O fim do mundo não será televisionado — ele será monetizado.
Em 2012, a profecia maia nos preparou para um fim do mundo. O que não previram é que o apocalipse não viria em forma de meteoros ou maremotos, mas de excesso de informações, notificações de aplicativos, transmissões ao vivo e campanhas publicitárias travestidas de "entretenimento".
Mas o que acontece quando a dor vira modelo de negócios? Quando o vício se disfarça de passatempo? Quando a carência afetiva se materializa em silicone, vinil e… disputa judicial pela “guarda” de um bebê reborn?
Diante disso, cabe perguntar: qual é, afinal, o papel da responsabilidade civil em tempos de capitalismo dos vícios?
Quando o vício é fabricado, quem é o responsável?
Jogos de aposta, influencers promovendo “diversão lucrativa”, plataformas que transformam compulsão em fonte de receita...
Se o risco é inerente à atividade, como preconiza o art. 927 do CC, será que basta invocar a “livre iniciativa” para se eximir de responsabilidade?
Até onde vai a responsabilidade dos influenciadores que promovem tais práticas? Seriam eles simples divulgadores? Ou seriam coautores, solidariamente responsáveis (art. 933, CC), pelos danos que ajudam a produzir? Ou será que estamos diante de uma nova forma de dano difuso?
O preço da fé em tempos digitais
Quando crianças são transformadas em pregadores mirins, promovendo curas e milagres em troca de doações, o que estamos assistindo? Será isso um exercício legítimo da fé? Ou seria um abuso da boa-fé alheia, passível de anulação das doações por vício de consentimento?
Em que momento o Direito deve (ou pode) intervir nessas relações? Qual o limite entre a proteção à liberdade religiosa e o dever de coibir práticas abusivas?
Será que o CC, em seu art. 104, ao exigir boa-fé nos negócios jurídicos, teria algo a dizer sobre essas transações disfarçadas de fé?
Bebês reborn: Objetos, pessoas ou sintomas?
No caso dos bebês reborn, a discussão se amplia.
Se são juridicamente bens móveis, por que surgem disputas emocionais pela sua “guarda” em dissoluções conjugais? Estaríamos diante de uma analogia possível com a tutela de seres sencientes, como os animais de estimação?
Ou seria esta mais uma evidência de que o Direito ainda não sabe lidar com vínculos afetivos que ultrapassam a lógica patrimonial?

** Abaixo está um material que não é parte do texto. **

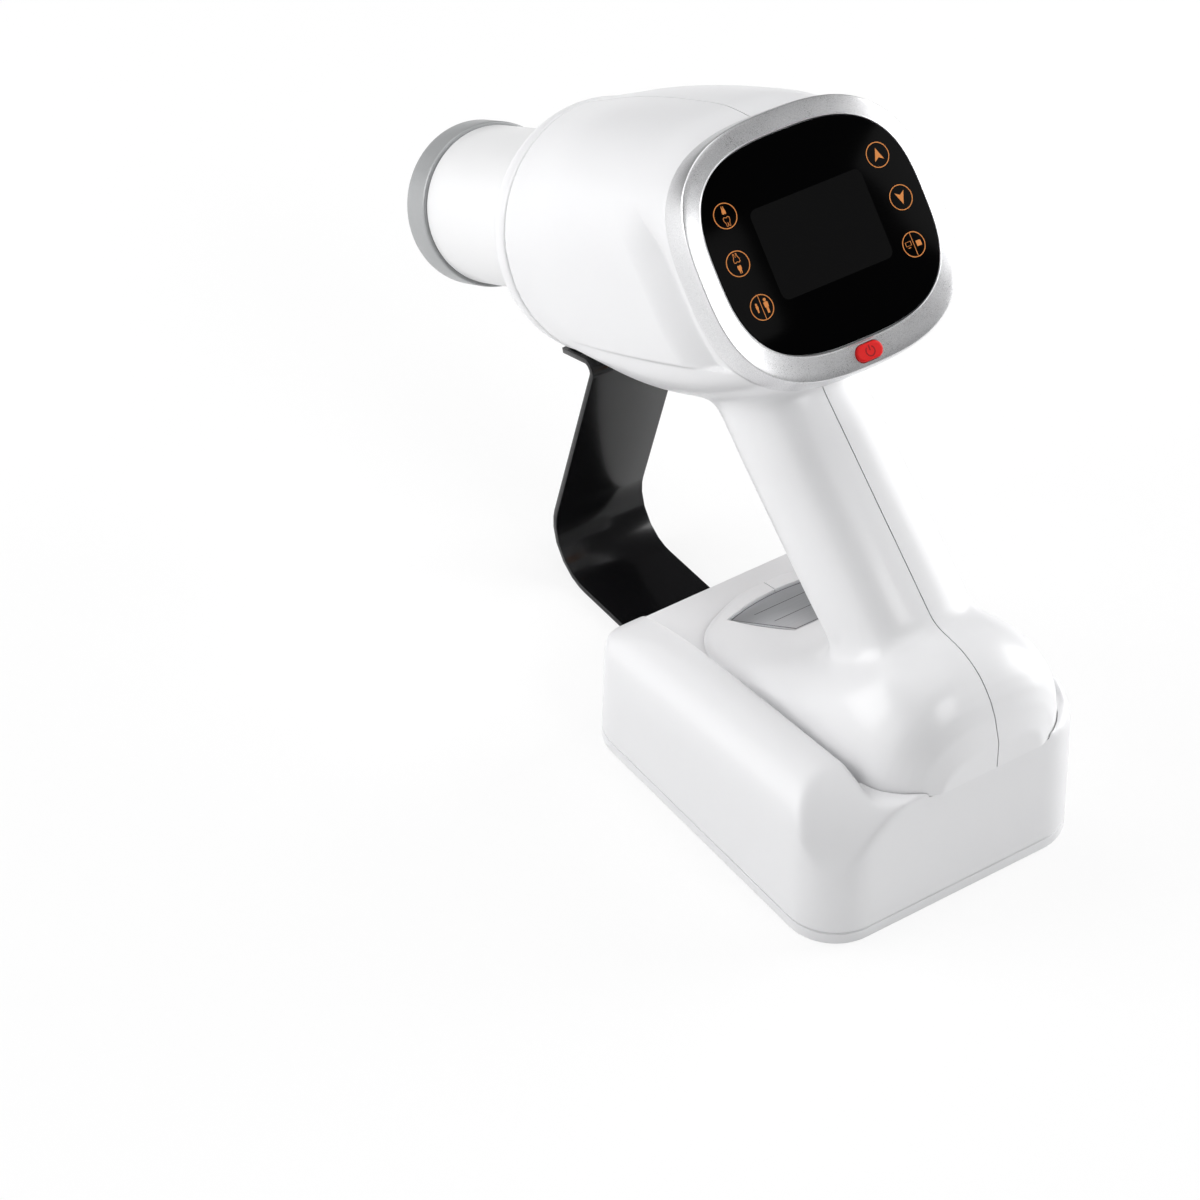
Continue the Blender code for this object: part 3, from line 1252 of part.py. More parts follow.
def make_battery():
    cx, cy = tray_centre()
    half_x = CELL_LENGTH / 2 + TRAY_WALL + GAP
    half_y = CELL_COUNT * CELL_PITCH / 2 + TRAY_WALL + GAP
    low = PLATE_THICK + GAP
    tray = box("tray", (cx - half_x, cy - half_y, low), (cx + half_x, cy + half_y, low + TRAY_HEIGHT))
    boolean(tray, box("room", (cx - half_x + TRAY_WALL, cy - half_y + TRAY_WALL, low + TRAY_WALL),
                      (cx + half_x - TRAY_WALL, cy + half_y - TRAY_WALL, low + 2 * TRAY_HEIGHT)))
    part(tray, "battery_tray", DARK)
    cells = []
    z = low + TRAY_WALL + GAP + CELL_RADIUS
    for i in range(CELL_COUNT):
        y = cy + (i - (CELL_COUNT - 1) / 2) * CELL_PITCH
        cells.append(rod("cell", CELL_RADIUS, (cx - CELL_LENGTH / 2, y, z), (cx + CELL_LENGTH / 2, y, z)))
    row(cells, "battery_cell", CELL)
    front = cy + half_y + BASE_CORNER * 0.6
    part(box("charge", (cx - CHARGE_BOARD_WIDTH / 2, front, low),
             (cx + CHARGE_BOARD_WIDTH / 2, front + CHARGE_BOARD_DEPTH * 0.6, low + BOARD_THICK)),
         "charge_board", BOARD)


def harness_deck_spot():
    return 0, -BASE_REAR * 0.2


def make_harness():
    """Wires from the charging board up through the grip to the main board."""
    hx, hy = harness_deck_spot()
    cx, cy = tray_centre()
    board_y = cy + CELL_COUNT * CELL_PITCH / 2 + TRAY_WALL + GAP + BASE_CORNER * 0.6
    low = PLATE_THICK + GAP + BOARD_THICK + 3 * GAP
    board = tank_front() + TANK_LENGTH + GAP + STANDOFF_LENGTH
    foot = Vector((hx, hy, deck_height(hy)))
    route = [
        Vector((hx, board_y + HARNESS_RADIUS * 2, low)),
        Vector((hx, board_y + HARNESS_RADIUS * 2, deck_height(board_y) * 0.62)),
        Vector((hx, hy, deck_height(hy) * 0.72)),
        foot,
        GRIP @ Vector((0, -GRIP_DEPTH_LOW * 0.2, -GRIP_LENGTH * 0.8)),
        GRIP @ Vector((0, -GRIP_DEPTH_LOW * 0.24, -GRIP_LENGTH * 0.4)),
        GRIP @ Vector((0, -GRIP_DEPTH_LOW * 0.24, 0)),
        BEAM @ Vector((0, -MAIN_BOARD_HEIGHT * 0.36, board + BOARD_THICK + 9 * HARNESS_RADIUS)),
        BEAM @ Vector((0, -MAIN_BOARD_HEIGHT * 0.34, board + BOARD_THICK + GAP)),
    ]
    curve = bpy.data.curves.new("harness", "CURVE")
    curve.dimensions = "3D"
    curve.bevel_depth = HARNESS_RADIUS
    curve.bevel_resolution = 2
    curve.use_fill_caps = True
    spline = curve.splines.new("POLY")
    smooth = smooth_route(route)
    spline.points.add(len(smooth) - 1)
    for point, place_at in zip(spline.points, smooth):
        point.co = (*place_at, 1)
    drawn = bpy.data.objects.new("harness_curve", curve)
    CUTTERS.objects.link(drawn)
    graph = bpy.context.evaluated_depsgraph_get()
    mesh = bpy.data.meshes.new_from_object(drawn.evaluated_get(graph))
    bm = bmesh.new()
    bm.from_mesh(mesh)
    bmesh.ops.remove_doubles(bm, verts=bm.verts, dist=WELD)
    bpy.data.objects.remove(drawn, do_unlink=True)
    part(add_mesh("harness", bm), "power_harness", DARK)


def smooth_route(route, steps=5):
    """Catmull-Rom curve through a route's points."""
    points = [route[0]]
    padded = [route[0]] + route + [route[-1]]
    for p0, p1, p2, p3 in zip(padded, padded[1:], padded[2:], padded[3:]):
        for i in range(1, steps + 1):
            t = i / steps
            points.append(0.5 * (2 * p1 + (p2 - p0) * t + (2 * p0 - 5 * p1 + 4 * p2 - p3) * t * t
                                 + (3 * p1 - p0 - 3 * p2 + p3) * t ** 3))
    return points


make_housing()
make_rating_plate()
make_collar()
make_cone()
make_generator()
make_display()
make_power_button()
make_trigger()
make_base()
make_strap()
make_jack()
make_battery()
make_harness()
for leftover in list(CUTTERS.objects):
    bpy.data.objects.remove(leftover, do_unlink=True)
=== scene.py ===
"""Dresses the handheld dental x-ray unit: white mouldings, silver bezel, touch panel and strap."""
import json
import math

import bmesh
import bpy
from mathutils import Matrix, Vector
from mathutils.bvhtree import BVHTree


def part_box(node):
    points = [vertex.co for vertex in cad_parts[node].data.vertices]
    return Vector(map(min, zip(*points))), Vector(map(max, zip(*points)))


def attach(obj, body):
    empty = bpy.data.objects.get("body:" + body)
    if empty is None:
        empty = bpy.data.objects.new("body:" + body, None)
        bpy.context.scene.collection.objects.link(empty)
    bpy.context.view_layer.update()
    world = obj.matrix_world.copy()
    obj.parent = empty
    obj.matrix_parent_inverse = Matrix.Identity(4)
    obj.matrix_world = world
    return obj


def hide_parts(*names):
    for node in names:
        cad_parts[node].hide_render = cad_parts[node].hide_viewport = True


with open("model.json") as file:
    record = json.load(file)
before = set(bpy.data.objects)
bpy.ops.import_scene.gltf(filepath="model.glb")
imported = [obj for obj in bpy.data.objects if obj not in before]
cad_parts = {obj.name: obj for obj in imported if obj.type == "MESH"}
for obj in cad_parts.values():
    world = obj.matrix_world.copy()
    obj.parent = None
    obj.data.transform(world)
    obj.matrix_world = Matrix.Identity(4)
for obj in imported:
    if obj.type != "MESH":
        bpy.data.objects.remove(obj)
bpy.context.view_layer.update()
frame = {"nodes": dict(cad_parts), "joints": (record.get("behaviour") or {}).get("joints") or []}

MM = 0.001
GAP = 0.3 * MM
SEAM = 0.45 * MM
OVERRUN = 4 * MM
WELD = 0.01 * MM
FINE_WELD = 0.002 * MM
UNIT = "unit"

# Beam axis, cone and head
BEAM_TILT = math.radians(26.0)
TIP_FORWARD = 270.5 * MM
TIP_HEIGHT = 110.8 * MM
CONE_REACH = 112 * MM
CONE_RADIUS = 32.7 * MM
CONE_WALL = 3 * MM
RING_RADIUS = 34.2 * MM
RING_LENGTH = 16 * MM
HEAD_RADIUS = 51 * MM
HEAD_DROP = 2.5 * MM
HEAD_LENGTH = 149.2 * MM
HEAD_WALL = 7.6 * MM
WALL = 3 * MM
COLLAR_LENGTH = 19.5 * MM
COLLAR_ROUNDING = 16.5 * MM
COLLAR_CORE = 0.7 * CONE_RADIUS
COLLAR_SEAT_RADIUS = 38.8 * MM
COLLAR_SEAT_REACH = 114.7 * MM
COLLAR_ROOM_RADIUS = 35.5 * MM
COLLAR_LIP = 3.9 * MM
COLLAR_CHAMFER = 0.6 * MM
COLLAR_FLARE = 0.9 * MM
SPIGOT_LENGTH = 6 * MM
CONE_FLANGE_RADIUS = 38.5 * MM
CONE_FLANGE_THICK = 3 * MM
CONE_ROUNDING = 0.35 * MM
RING_SEAT = 1.5 * MM
RING_LIP = 2.2 * MM
RING_CHAMFER = 1.8 * MM
RING_EASE = 0.4 * MM
RING_EASE_LENGTH = 0.9 * MM
RING_ROUNDING = 0.45 * MM

# Cheek: each side stands proud of the neck behind its crease, and of the belly below its ridge
CREASE_REACH = 121.5 * MM
CREASE_LEAN = 0.33
CREASE_BOW = 240 * MM
CREASE_BITE = 6.2 * MM
CREASE_RUN = 17 * MM
NECK_RUN = 18 * MM
CHEEK_TOP = 34 * MM
CHEEK_TOP_FADE = 24 * MM
RIDGE_DROP = 32 * MM
RIDGE_SHARPNESS = 1.6 * MM
RIDGE_START = 18 * MM
RIDGE_START_FADE = 18 * MM
BELLY_BITE = 1.9 * MM
BELLY_FADE = 24 * MM
CREASE_HOLLOW = 1.6
FACING_START = 0.2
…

E se um dia pais adotivos de um bebê reborn pleitearem vaga em creche pública — como negar-lhes o direito à educação, sem banalizar a própria noção de direito?
O que nos diz o art. 1º, III, da CF, que consagra a dignidade da pessoa humana? Onde começa a dignidade? Onde ela termina?
A hiperjudicialização é a causa ou a consequência?
Critica-se muito a judicialização, mas pouco se fala das causas.
O mercado fabrica vícios, cria necessidades artificiais e, diante dos danos, se exime. O cidadão, sem alternativas, recorre ao Judiciário.
O problema, então, é o excesso de processos, ou a ausência de mecanismos de prevenção e de responsabilidade efetiva?
Será que a judicialização não seria, paradoxalmente, o termômetro da falência das instâncias de responsabilização?
O CDC foi, no século XX, uma resposta à irresponsabilidade das empresas. Teremos que criar, no século XXI, um Código de Proteção ao Hipervulnerável Emocional?
Ou a ampliação das funções preventiva, promocional e punitiva da responsabilidade civil já seria suficiente?
E se, diante desse capitalismo dos vícios, a responsabilidade civil — com sua tradicional função reparatória — for insuficiente?
Será preciso pensar em:
- Responsabilização solidária de influenciadores, plataformas e anunciantes (arts. 932 e 933, CC)?
- Função punitiva como elemento dissuasório real (em linha com os punitive damages dos EUA)?
- Medidas preventivas e promocionais que eduquem e transformem comportamentos?
- Tutela inibitória para frear práticas abusivas antes que causem dano (art. 12, CC)?
Ou será que a solução está fora do Direito Privado, exigindo uma atuação mais incisiva das agências reguladoras e do Estado?
No fundo, o que está em jogo é mais do que a reparação de danos. É a própria função social do Direito em uma sociedade que mercantiliza a dor e terceiriza o sofrimento.
Será a responsabilidade civil o último suspiro de um Direito que ainda pretende proteger pessoas em um mundo que só protege lucros? Ou será ela o primeiro passo para uma nova concepção de cidadania, que não tolere a exploração da vulnerabilidade como estratégia econômica?
As respostas ainda não estão dadas. Mas a responsabilidade civil — flexível, multifuncional e ética, como vem nos ensinando o professor Nelson Rosenvald — segue sendo o lugar onde essas perguntas precisam ser feitas.